— BEGIN —

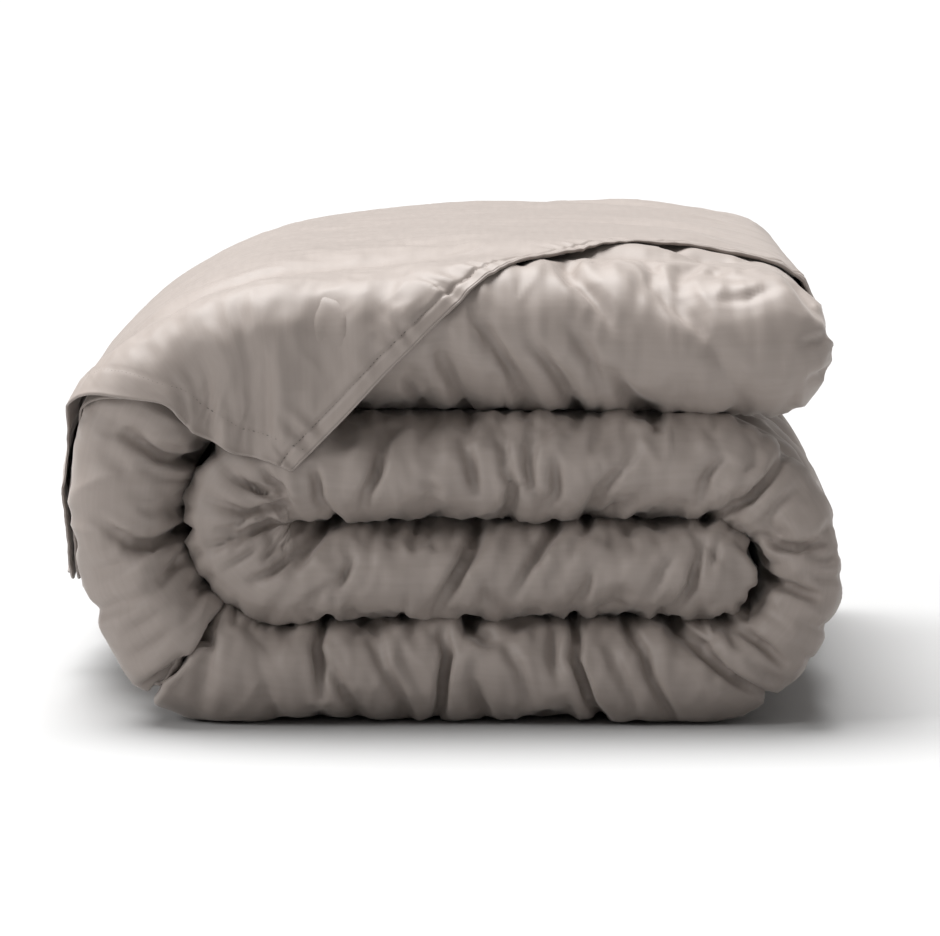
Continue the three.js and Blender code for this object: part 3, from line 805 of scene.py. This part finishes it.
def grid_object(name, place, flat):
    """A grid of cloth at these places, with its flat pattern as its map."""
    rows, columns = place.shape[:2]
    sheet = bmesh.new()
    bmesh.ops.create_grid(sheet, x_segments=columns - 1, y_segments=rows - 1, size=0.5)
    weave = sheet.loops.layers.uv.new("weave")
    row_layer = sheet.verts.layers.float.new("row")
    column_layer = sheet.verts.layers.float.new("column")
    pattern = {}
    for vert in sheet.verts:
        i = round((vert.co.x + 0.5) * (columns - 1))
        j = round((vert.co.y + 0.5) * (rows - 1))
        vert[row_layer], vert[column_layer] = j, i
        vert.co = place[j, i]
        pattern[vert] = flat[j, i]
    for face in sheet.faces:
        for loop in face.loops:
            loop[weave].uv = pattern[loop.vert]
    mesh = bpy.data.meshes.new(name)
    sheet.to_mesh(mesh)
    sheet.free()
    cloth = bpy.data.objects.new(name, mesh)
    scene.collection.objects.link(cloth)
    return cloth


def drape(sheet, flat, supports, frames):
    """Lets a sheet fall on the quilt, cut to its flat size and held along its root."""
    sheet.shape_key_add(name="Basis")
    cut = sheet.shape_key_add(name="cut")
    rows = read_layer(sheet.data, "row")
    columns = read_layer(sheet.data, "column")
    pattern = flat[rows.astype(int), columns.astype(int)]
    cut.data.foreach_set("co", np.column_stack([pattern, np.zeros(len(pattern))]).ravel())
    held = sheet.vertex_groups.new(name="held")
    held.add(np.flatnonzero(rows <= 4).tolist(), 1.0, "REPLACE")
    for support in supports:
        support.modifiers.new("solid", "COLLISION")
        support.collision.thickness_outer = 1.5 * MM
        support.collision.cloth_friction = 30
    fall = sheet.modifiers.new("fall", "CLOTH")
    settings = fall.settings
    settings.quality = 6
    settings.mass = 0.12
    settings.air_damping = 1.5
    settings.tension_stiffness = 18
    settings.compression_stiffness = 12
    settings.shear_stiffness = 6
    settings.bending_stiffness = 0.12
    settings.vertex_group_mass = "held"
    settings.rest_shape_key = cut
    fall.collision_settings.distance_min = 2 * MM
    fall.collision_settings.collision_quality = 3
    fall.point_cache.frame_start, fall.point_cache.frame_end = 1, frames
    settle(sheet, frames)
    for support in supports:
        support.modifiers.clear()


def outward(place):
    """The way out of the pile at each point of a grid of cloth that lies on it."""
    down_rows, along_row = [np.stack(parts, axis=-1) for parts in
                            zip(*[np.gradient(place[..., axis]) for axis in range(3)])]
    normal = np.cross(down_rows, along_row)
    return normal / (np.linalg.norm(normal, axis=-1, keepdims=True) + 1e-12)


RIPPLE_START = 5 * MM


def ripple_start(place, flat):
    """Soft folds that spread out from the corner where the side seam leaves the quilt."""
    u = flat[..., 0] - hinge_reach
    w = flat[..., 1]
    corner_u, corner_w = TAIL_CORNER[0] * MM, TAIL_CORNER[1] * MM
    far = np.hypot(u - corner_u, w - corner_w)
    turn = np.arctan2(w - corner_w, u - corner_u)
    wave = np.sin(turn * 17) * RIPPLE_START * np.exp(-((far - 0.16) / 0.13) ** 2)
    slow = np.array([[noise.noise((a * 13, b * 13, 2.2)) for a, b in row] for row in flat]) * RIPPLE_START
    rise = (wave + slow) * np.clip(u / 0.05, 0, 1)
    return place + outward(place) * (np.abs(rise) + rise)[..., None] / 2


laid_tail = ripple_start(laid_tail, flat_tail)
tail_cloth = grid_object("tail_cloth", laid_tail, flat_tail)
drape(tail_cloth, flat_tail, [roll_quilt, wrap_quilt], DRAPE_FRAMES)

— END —

Set problem »
Restate every line of the data word for word.

Written answer »
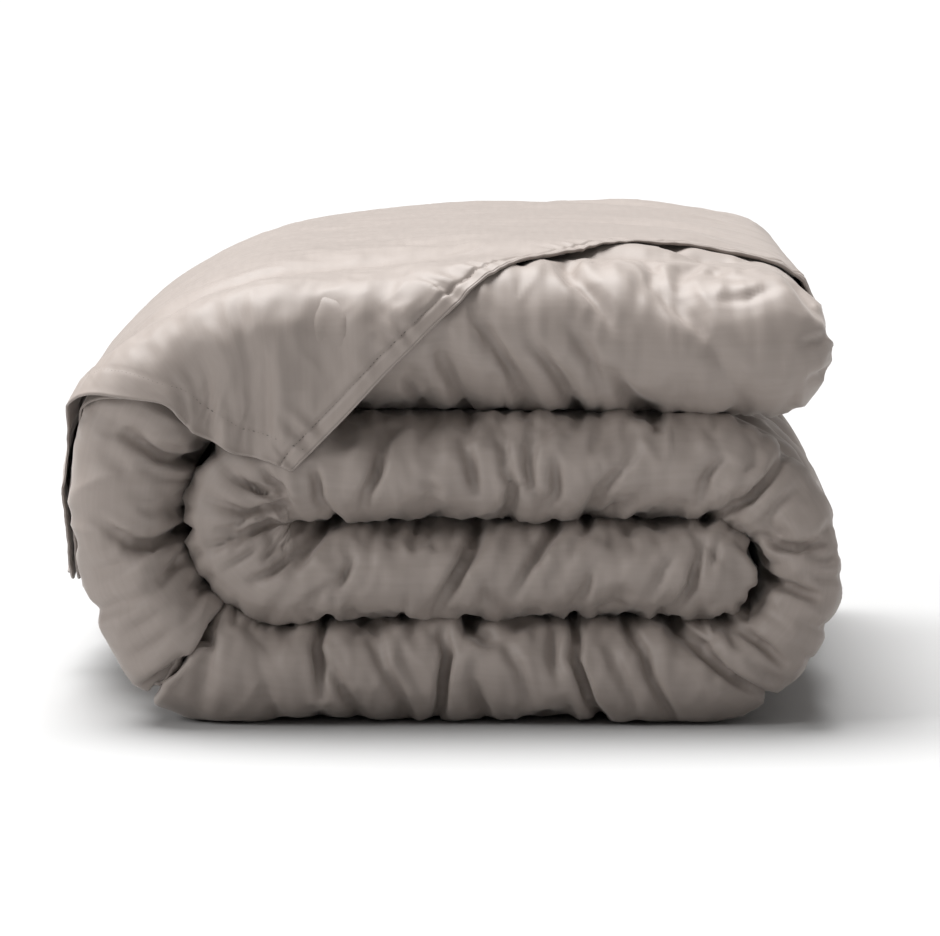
Continue the three.js and Blender code for this object: part 3, from line 805 of scene.py. This part finishes it.
def grid_object(name, place, flat):
    """A grid of cloth at these places, with its flat pattern as its map."""
    rows, columns = place.shape[:2]
    sheet = bmesh.new()
    bmesh.ops.create_grid(sheet, x_segments=columns - 1, y_segments=rows - 1, size=0.5)
    weave = sheet.loops.layers.uv.new("weave")
    row_layer = sheet.verts.layers.float.new("row")
    column_layer = sheet.verts.layers.float.new("column")
    pattern = {}
    for vert in sheet.verts:
        i = round((vert.co.x + 0.5) * (columns - 1))
        j = round((vert.co.y + 0.5) * (rows - 1))
        vert[row_layer], vert[column_layer] = j, i
        vert.co = place[j, i]
        pattern[vert] = flat[j, i]
    for face in sheet.faces:
        for loop in face.loops:
            loop[weave].uv = pattern[loop.vert]
    mesh = bpy.data.meshes.new(name)
    sheet.to_mesh(mesh)
    sheet.free()
    cloth = bpy.data.objects.new(name, mesh)
    scene.collection.objects.link(cloth)
    return cloth


def drape(sheet, flat, supports, frames):
    """Lets a sheet fall on the quilt, cut to its flat size and held along its root."""
    sheet.shape_key_add(name="Basis")
    cut = sheet.shape_key_add(name="cut")
    rows = read_layer(sheet.data, "row")
    columns = read_layer(sheet.data, "column")
    pattern = flat[rows.astype(int), columns.astype(int)]
    cut.data.foreach_set("co", np.column_stack([pattern, np.zeros(len(pattern))]).ravel())
    held = sheet.vertex_groups.new(name="held")
    held.add(np.flatnonzero(rows <= 4).tolist(), 1.0, "REPLACE")
    for support in supports:
        support.modifiers.new("solid", "COLLISION")
        support.collision.thickness_outer = 1.5 * MM
        support.collision.cloth_friction = 30
    fall = sheet.modifiers.new("fall", "CLOTH")
    settings = fall.settings
    settings.quality = 6
    settings.mass = 0.12
    settings.air_damping = 1.5
    settings.tension_stiffness = 18
    settings.compression_stiffness = 12
    settings.shear_stiffness = 6
    settings.bending_stiffness = 0.12
    settings.vertex_group_mass = "held"
    settings.rest_shape_key = cut
    fall.collision_settings.distance_min = 2 * MM
    fall.collision_settings.collision_quality = 3
    fall.point_cache.frame_start, fall.point_cache.frame_end = 1, frames
    settle(sheet, frames)
    for support in supports:
        support.modifiers.clear()


def outward(place):
    """The way out of the pile at each point of a grid of cloth that lies on it."""
    down_rows, along_row = [np.stack(parts, axis=-1) for parts in
                            zip(*[np.gradient(place[..., axis]) for axis in range(3)])]
    normal = np.cross(down_rows, along_row)
    return normal / (np.linalg.norm(normal, axis=-1, keepdims=True) + 1e-12)


RIPPLE_START = 5 * MM


def ripple_start(place, flat):
    """Soft folds that spread out from the corner where the side seam leaves the quilt."""
    u = flat[..., 0] - hinge_reach
    w = flat[..., 1]
    corner_u, corner_w = TAIL_CORNER[0] * MM, TAIL_CORNER[1] * MM
    far = np.hypot(u - corner_u, w - corner_w)
    turn = np.arctan2(w - corner_w, u - corner_u)
    wave = np.sin(turn * 17) * RIPPLE_START * np.exp(-((far - 0.16) / 0.13) ** 2)
    slow = np.array([[noise.noise((a * 13, b * 13, 2.2)) for a, b in row] for row in flat]) * RIPPLE_START
    rise = (wave + slow) * np.clip(u / 0.05, 0, 1)
    return place + outward(place) * (np.abs(rise) + rise)[..., None] / 2


laid_tail = ripple_start(laid_tail, flat_tail)
tail_cloth = grid_object("tail_cloth", laid_tail, flat_tail)
drape(tail_cloth, flat_tail, [roll_quilt, wrap_quilt], DRAPE_FRAMES)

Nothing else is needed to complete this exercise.